Tips for best results
- Sequence startup: turn on the biggest motor load first, let it stabilize, then add others. This manages surge on smaller units.
- Consider soft-start kits for well pumps or window A/Cs to reduce starting surge.
- Inverter generators are quieter and produce cleaner power for electronics.
- Rotate and stabilize fuel. Test your setup monthly for 10–15 minutes under load.
- Label which circuits are on the transfer switch and keep a load plan card with wattages.
Common mistakes
- Underestimating motor starting amps and tripping the generator/inverter.
- Sizing battery by watts only and forgetting runtime (Wh/kWh).
- Using light-gauge cords that drop voltage, causing motors to overheat.
- Trying to run electric water heaters, ovens, or central A/C on small backups—these are heavy loads.
- Ignoring total harmonic distortion (THD) for sensitive electronics; stick to inverter generators or pure sine inverters.
When to call a pro
- Installing a transfer switch/interlock and inlet, or connecting 240V loads like a well pump.
- Verifying grounding/bonding arrangements for your specific generator model.
- Designing a larger battery system (stackable power stations or LiFePO4 banks) integrated with home circuits.
Rough costs
- 2000W inverter generator: $400–$900
- 3500–4500W generator: $500–$1,200 (add $100–$300 for dual-fuel)
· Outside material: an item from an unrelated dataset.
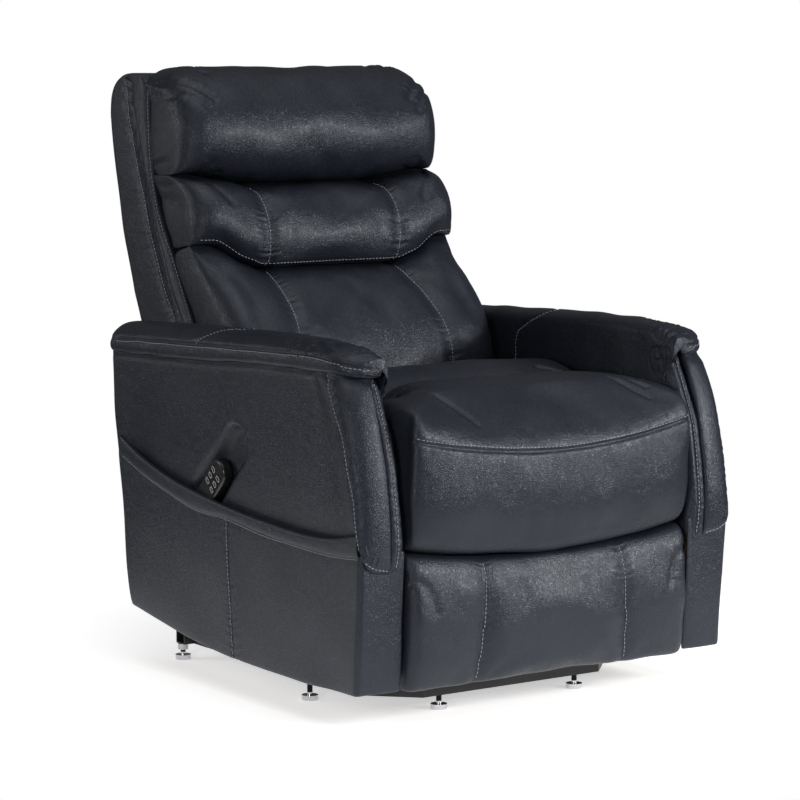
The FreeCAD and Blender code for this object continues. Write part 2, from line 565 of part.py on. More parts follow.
def back():
    shell = plate("back_shell", ("-BackHalf - 1", "BackHalf + 1"), FACING + [
        ("400", "1112"), ("460", "1112"), ("520", "1080"), ("525", "1032"), ("503", "926"), ("479", "810"),
        ("446", "715"), ("412", "630"), ("355", "520"), ("315", "450"), ("300", "400"), ("286", "402"),
        ("262", "480"), ("240", "540")])
    shell = hollowed(shell, "ShellInside", "2 * ShellInside", [
        ("286", "380"), ("301", "452"), ("341", "526"), ("398", "636"), ("431", "720"), ("464", "812"),
        ("488", "928"), ("509", "1032"), ("500", "1068"), ("455", "1094"), ("360", "1080"), ("355", "1020"),
        ("335", "882"), ("270", "770"), ("196", "646"), ("150", "560"), ("200", "460"), ("250", "380")])
    lumbar = plate("lumbar_cushion", ("-BackHalf + 4", "BackHalf - 4"), [
        ("60", "400"), ("48", "450"), ("42", "518"), ("40", "589"), ("48", "621"), ("68", "652"),
        ("100", "683"), ("149", "717"), ("188", "746"), ("284.5", "746"), ("226", "646"), ("185", "560"),
        ("150", "470"), ("150", "400")])
    middle = plate("middle_cushion", ("-BackHalf", "BackHalf"), [
        ("190", "748"), ("179", "790"), ("183", "826"), ("205", "868"), ("249", "903"), ("363", "903"),
        ("361", "882"), ("299", "770"), ("286", "748")])
    head = plate("head_pillow", ("-BackHalf", "BackHalf"), [
        ("290", "905"), ("258", "935"), ("238", "980"), ("240", "1020"), ("268", "1062"), ("315", "1100"),
        ("350", "1120"), ("402", "1122"), ("400", "1112"), ("376", "1090"), ("381", "1020"), ("364", "905")])
    side = plate("back_frame_side", ("-ShellInside", "-RailInside - 10"), [
        ("195", "450"), ("235", "450"), ("310", "640"), ("390", "800"), ("465", "1000"), ("470", "1060"),
        ("430", "1060"), ("425", "1000"), ("350", "800"), ("270", "640"), ("215", "540")])
    hole = bar("back_frame_hole", "x", "HingePin + PinPlay", ("-ShellInside - 1", "-RailInside - 9"),
               ("HingeY", "HingeZ"))
    side = cut("back_frame_side_cut", side, hole)
    inner = ("-RailInside - 10", "RailInside + 10")
    bars = [
        block("back_frame_foot_bar", inner, ("HingeY + 12", "HingeY + 32"), ("HingeZ + 12", "HingeZ + 34")),
        block("back_frame_middle_bar", inner, ("350", "370"), ("770", "800")),
        block("back_frame_top_bar", inner, ("436", "462"), ("1030", "1056")),
    ]
    lug = plate("back_lever_plate", ("-18", "-12"), [
        ("HingeY + 12", "HingeZ + 12"), ("HingeY + 32", "HingeZ + 12"), ("BackLeverY + 14", "BackLeverZ + 4"),
        ("BackLeverY + 8", "BackLeverZ - 13"), ("BackLeverY - 12", "BackLeverZ - 10")])
    pin = bar("back_lever_pin", "x", "MotorPin", ("-12", "12"), ("BackLeverY", "BackLeverZ"))
    lever = fused("back_lever", [bars[0], lug, mirrored("back_lever_plate_left", lug), pin])
    frame = group("back_frame", [side, mirrored("back_frame_side_left", side), lever] + bars[1:])
    return {"back_shell": shell, "lumbar_cushion": lumbar, "middle_cushion": middle, "head_pillow": head,
            "back_frame": frame}


# ---------------------------------------------------------------- footrest
def footrest():
    rear = flat_link("footrest_rear_link", ("-RearLinkPlane - RestLinkThick", "-RearLinkPlane"),
                     [("RestY", "RestZ"), ("KneeY", "KneeZ")], "RestRound", ["RestPin + PinPlay", "RestPin"])
    knee = bar("footrest_knee_pin", "x", "RestPin", ("-FrontLinkPlane - RestLinkThick - 1", "-RearLinkPlane"),
               ("KneeY", "KneeZ"))
    tie = bar("footrest_tie_bar", "x", "8", ("-RearLinkPlane", "RearLinkPlane"), ("RestY + 60", "RestZ - 30"))
    front = flat_link("footrest_front_link", ("-FrontLinkPlane - RestLinkThick", "-FrontLinkPlane"),
                      [("KneeY", "KneeZ"), ("BoardY", "BoardZ")], "RestRound", ["RestPin + PinPlay"] * 2)
    board = block("footrest_plywood", ("-BoardPlane", "BoardPlane"), ("FootBack", "FootBack + 12"),
                  ("80", "275"))
    bracket = plate("footrest_bracket", ("-FootHalf + 1", "-BoardPlane"), [
        ("FootBack", "BoardZ - 20"), ("BoardY + 12", "BoardZ - 10"), ("BoardY + 12", "BoardZ + 10"),
        ("FootBack", "BoardZ + 20")])
    pin = bar("footrest_board_pin", "x", "RestPin", ("-BoardPlane", "-FrontLinkPlane"), ("BoardY", "BoardZ"))
    pad = plate("footrest_pad", ("-FootHalf", "FootHalf"), [
        ("FootBack", "FootLow"), ("-490", "FootLow"), ("-503", "110"), ("-510", "180"), ("-506", "245"),
        ("-496", "FootTop"), ("FootBack", "FootTop")])
    return {
        "footrest_rear_links": group("footrest_rear_links", [
            rear, mirrored("footrest_rear_link_left", rear), knee,
            mirrored("footrest_knee_pin_left", knee), tie]),
        "footrest_front_links": both_sides("footrest_front_links", front),
        "footrest_board": fused("footrest_board", [
            board, bracket, mirrored("footrest_bracket_left", bracket), pin,
            mirrored("footrest_board_pin_left", pin)]),
        "footrest_pad": pad,
    }


# ---------------------------------------------------------------- handset
KEYS = ["back_up", "back_down", "legs_up", "legs_down", "lift_up", "lift_down"]


def handset():
    """The handset stands in the right pocket and leans out of it; its keys travel inwards."""
    slant = Rotation(Vector(1, 0, 0), size("HandsetTurn")) * Rotation(Vector(0, 1, 0), -size("HandsetLean"))
    frame = Placement(Vector(-size("HandsetX"), size("HandsetY"), size("HandsetZ")), slant)
    half = "HandsetThick / 2"
    case = padded("handset_case", (f"-{half}", half), lambda sketch: draw_slot(
        sketch, [("0", "HandsetLow"), ("0", "HandsetHigh")], "HandsetRound"))
    doc.recompute()
    reach = size(half)
    softened(case, 5, lambda edge: abs(abs(edge.CenterOfMass.x) - reach) < 0.01)
    parts = {}
    wells = []
    for index, key in enumerate(KEYS):
        across, level = 2 * (index % 2) - 1, index // 2
        centre = (f"{across} * 10.5", f"HandsetHigh - 2 - {level} * KeyPitch")
        near, far = f"{centre[0]} - KeyWide / 2", f"{centre[0]} + KeyWide / 2"
        low, high = f"{centre[1]} - KeyHigh / 2", f"{centre[1]} + KeyHigh / 2"
        wells.append([(near, low), (far, low), (far, high), (near, high)])
        cap = block(f"key_{key}_block", (f"-{half} - KeyProud", f"-{half} - KeyProud + 2.9"),
                    (f"{near} + KeyGap", f"{far} - KeyGap"), (f"{low} + KeyGap", f"{high} - KeyGap"))
        doc.recompute()
        for axis in "xyz":
            cap.setExpression(f"Placement.Base.{axis}", None)
        cap.Placement = frame.multiply(cap.Placement)
        parts["key_" + key] = cap
        cap.Label = "key_" + key
    for well in wells:
        hollowed(case, f"-{half}", "WellDeep", well, forwards=True)
    case.Placement = frame
    return {"handset_case": case, **parts}


# ---------------------------------------------------------------- build, check and write
nodes = {}
nodes.update(lift_base())
nodes.update(feet())
nodes.update(lift_links())
nodes.update(actuator("lift_motor", ("LiftMotorY", "LiftMotorZ"), ("LeverY", "LeverZ"), 95,
                      size("LiftEyePlay")))
nodes.update(carriage())
nodes.update(seat())
nodes.update(arms())
nodes["rear_panel"] = rear_panel()
nodes["control_box"] = control_box()
nodes.update(back())
nodes.update(actuator("back_motor", ("BackMotorY", "BackMotorZ"), ("BackLeverY", "BackLeverZ"), -45,
                      size("BackEyePlay")))
nodes.update(footrest())
nodes.update(handset())
doc.recompute()

for item in doc.Objects:
    if {"Invalid", "Error"} & set(item.State):
        raise ValueError(f"{item.Name} failed: {item.State}")
for name, item in nodes.items():
    if item.Shape.isNull() or not item.Shape.isValid() or not item.Shape.Solids:
        raise ValueError(f"{name} has no valid shape")
    item.Label = name
    item.Shape.exportStep(f"parts/{name}.step")
print(len(nodes), "parts")
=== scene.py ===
"""Lift recliner chair in dark leather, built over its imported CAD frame.

Lengths in the shape code are millimetres in the row frame; put() turns them into metres.
"""
import json
import math

import bmesh
import bpy
import numpy as np
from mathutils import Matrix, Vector
from mathutils.bvhtree import BVHTree


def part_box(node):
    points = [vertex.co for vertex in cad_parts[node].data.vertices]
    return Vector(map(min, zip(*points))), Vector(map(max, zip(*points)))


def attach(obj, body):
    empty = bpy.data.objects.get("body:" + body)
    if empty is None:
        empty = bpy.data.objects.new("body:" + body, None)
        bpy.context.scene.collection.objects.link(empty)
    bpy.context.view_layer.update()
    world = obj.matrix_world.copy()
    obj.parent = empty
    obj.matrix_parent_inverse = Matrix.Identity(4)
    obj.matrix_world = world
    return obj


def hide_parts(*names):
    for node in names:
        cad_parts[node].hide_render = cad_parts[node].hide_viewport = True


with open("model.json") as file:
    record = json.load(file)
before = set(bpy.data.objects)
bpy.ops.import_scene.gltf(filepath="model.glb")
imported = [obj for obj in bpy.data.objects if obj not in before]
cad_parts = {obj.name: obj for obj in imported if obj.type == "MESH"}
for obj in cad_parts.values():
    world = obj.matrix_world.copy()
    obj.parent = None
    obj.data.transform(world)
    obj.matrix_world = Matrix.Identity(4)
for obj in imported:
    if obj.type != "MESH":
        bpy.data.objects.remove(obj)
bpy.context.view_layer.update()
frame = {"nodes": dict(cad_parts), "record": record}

SIDES = (("left", 1), ("right", -1))


def millimetres(node):
    """Lowest and highest corner of a CAD node."""
    return [np.array(corner) * 1000 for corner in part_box(node)]


ARM_OUT = millimetres("left_pocket_front")[1][0]
ARM_IN = millimetres("left_arm_lining")[0][0]
SEAT_HALF = millimetres("seat_cushion")[1][0]
BACK_HALF = millimetres("back_shell")[1][0]
FOOT_HALF = millimetres("footrest_pad")[1][0]
# the handset's outline on the side, as (y, z): its top end, and the way down from there
HANDSET_TOP, HANDSET_WAY = (-51, 413), (0.737, -0.675)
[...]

- Transfer switch/interlock + inlet/cord: $300–$700 materials; $400–$1,200 labor
- Power stations: ~$500–$900 per kWh (LiFePO4), inverter included
Take 45–90 minutes to list loads, read labels, and run the numbers. A little planning upfront ensures your backup actually carries the loads you care about without tripping or damaging equipment.